Bissett's family moved into the house on Benton Street in 1969, when she was 10; a walnut and cherry orchard stood where the Vargas home eventually would be built in 1992.

Bissett and Treanor moved back into her childhood home in 1995. They relandscaped the backyard: removing a nectarine tree and silk oak, and planting drought-resistant flowers and grass. They built a trellis and garden planters with recycled plastic materials. The first shoulder-height redwood arrived as a gift from a friend in 1997; it's now 40 feet tall.

"I'm planning to live here another 40 years," says Bissett, and those redwoods were "for me to grow old with." She wouldn't have guessed that they'd land her in court last September – alongside drunken drivers, purse snatchers, wife beaters, and one handcuffed man in an orange jail jumpsuit – where she'd plead innocent on the criminal charge of tree cultivation.

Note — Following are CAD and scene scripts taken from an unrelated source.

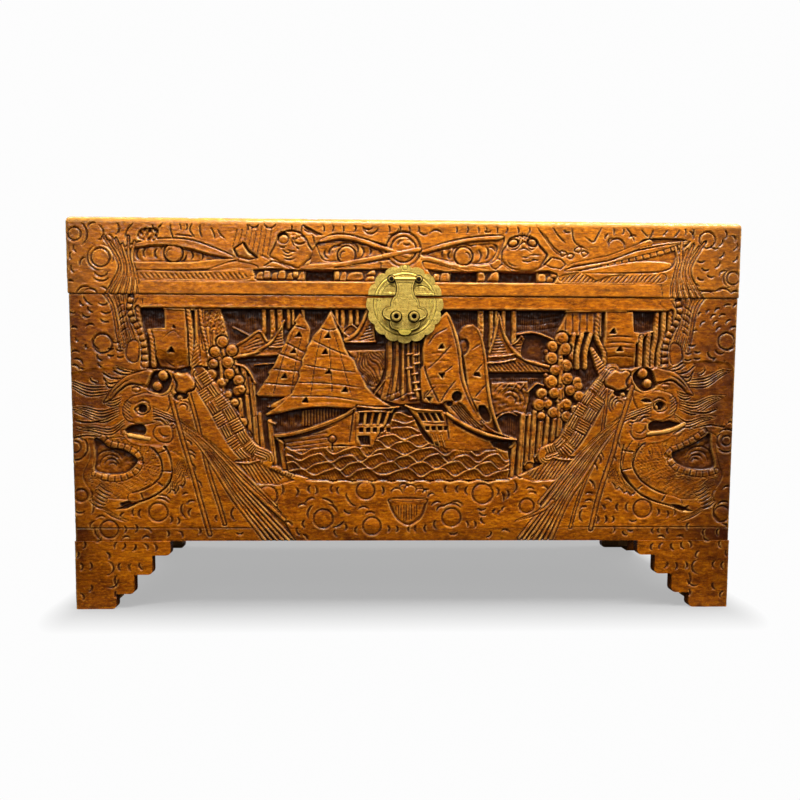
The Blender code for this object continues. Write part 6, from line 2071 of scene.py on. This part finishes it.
for way in (-1, 1):
    areaLight("overhead", (1.6 * way, 0.7, 2.2), (0.6 * way, 0, 0.1), (1.1, 1.1), studio["overhead"])
areaLight("strip", (0.3, -0.85, 1.8), (0, -0.2, 0.35), (1.7, 0.3), studio["strip"])
areaLight("side", (1.9, -1.1, 1.2), (0.2, -0.25, 0.35), (0.25, 1.2), studio["side"])
areaLight("front", (-1.1, -3.0, 1.8), (0, 0, 0.3), (1.0, 0.8), studio["front"])
areaLight("back", (0.9, 3.1, 1.2), (0, 0.25, 0.3), (1.8, 1.2), studio["back"])

world = bpy.data.worlds.new("studio")
bpy.context.scene.world = world
world.use_nodes = True
tree = world.node_tree
sky = addNode(tree, "ShaderNodeBackground", {"Color": toLinear("#FFFFFF"), "Strength": studio["ambient"]})
seen = addNode(tree, "ShaderNodeBackground", {"Color": toLinear("#FFFFFF"), "Strength": 0.98})
byCamera = addNode(tree, "ShaderNodeLightPath")
both = addNode(tree, "ShaderNodeMixShader", {0: byCamera, 1: sky, 2: seen})
tree.links.new(both, tree.nodes["World Output"].inputs["Surface"])

floorMesh = bpy.data.meshes.new("floor")
ring = [(9 * math.cos(math.tau * k / 64), 9 * math.sin(math.tau * k / 64), 0) for k in range(64)]
floorMesh.from_pydata(ring, [], [tuple(range(64))])
floor = placed("floor", floorMesh)
floorFinish, tree, shader = newMaterial("pale floor")
# the floor glows for camera rays alone: evenly white further off, dimmer in a rounded box round the chest's
# footprint, a painted shadow there
place = addNode(tree, "ShaderNodeTexCoord", out=3)
away = addNode(tree, "ShaderNodeVectorMath", {0: place, 1: (0, 0.06, 0)}, operation="SUBTRACT")
away = addNode(tree, "ShaderNodeVectorMath", {0: away}, operation="ABSOLUTE")
away = addNode(tree, "ShaderNodeVectorMath", {0: away, 1: (0.49, 0.295, 9)}, operation="SUBTRACT")
away = addNode(tree, "ShaderNodeVectorMath", {0: away, 1: (0, 0, 0)}, operation="MAXIMUM")
away = addNode(tree, "ShaderNodeVectorMath", {0: stretched(tree, away, (2.4, 1, 1))}, 1, operation="LENGTH")
tree.links.new(mixed(tree, ramped(tree, away, 0.0, 0.15), toLinear(studio["floor"]), (0, 0, 0, 1)),
               shader.inputs["Base Color"])
glow = mathOf(tree, "MULTIPLY", ramped(tree, away, 0.0, 0.15, studio["underGlow"], 0.98),
              addNode(tree, "ShaderNodeLightPath"))
tree.links.new(glow, shader.inputs["Emission Strength"])
shader.inputs["Emission Color"].default_value = (1, 1, 1, 1)
shader.inputs["Roughness"].default_value = 1.0
shader.inputs["Specular IOR Level"].default_value = 0.0
floorMesh.materials.append(floorFinish)
bpy.context.scene.view_settings.view_transform = "Standard"
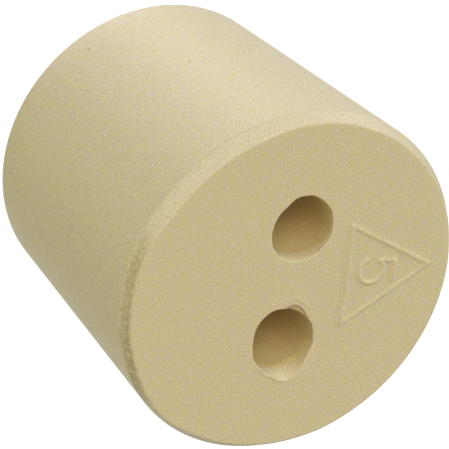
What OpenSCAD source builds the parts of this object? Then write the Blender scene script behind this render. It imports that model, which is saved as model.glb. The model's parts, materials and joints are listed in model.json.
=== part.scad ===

That there is an inevitable conflict between trees and solar power "is a false proposition," says Ralph Knowles, professor emeritus of architecture at the University of Southern California and an authority on sunlight in urban landscapes. The potential for conflict hinges on the type of tree, he says. Unlike evergreens, deciduous trees shade a yard during summer but shed their leaves in winter, providing light when solar panels are most starved of it.

The Solar Shade Control Act went unnoticed for 30 years, but since December it has come up in several lawsuits, says Stamen, the tree lawsuit specialist. "The legal system," he says, "will see [more of] these cases in the near future."

Treanor and Bissett hope to influence that. "We woke up one morning essentially violating criminal law," says Treanor.

But they learned on March 5 that they had won California State Sen. Joe Simitian's annual "There Ought to Be a Law" contest, in which he solicits legislative suggestions from constituents.

Senator Simitian plans to rework the law to provide greater protection for preexisting trees and address violations as civil disputes between citizens rather than criminal cases.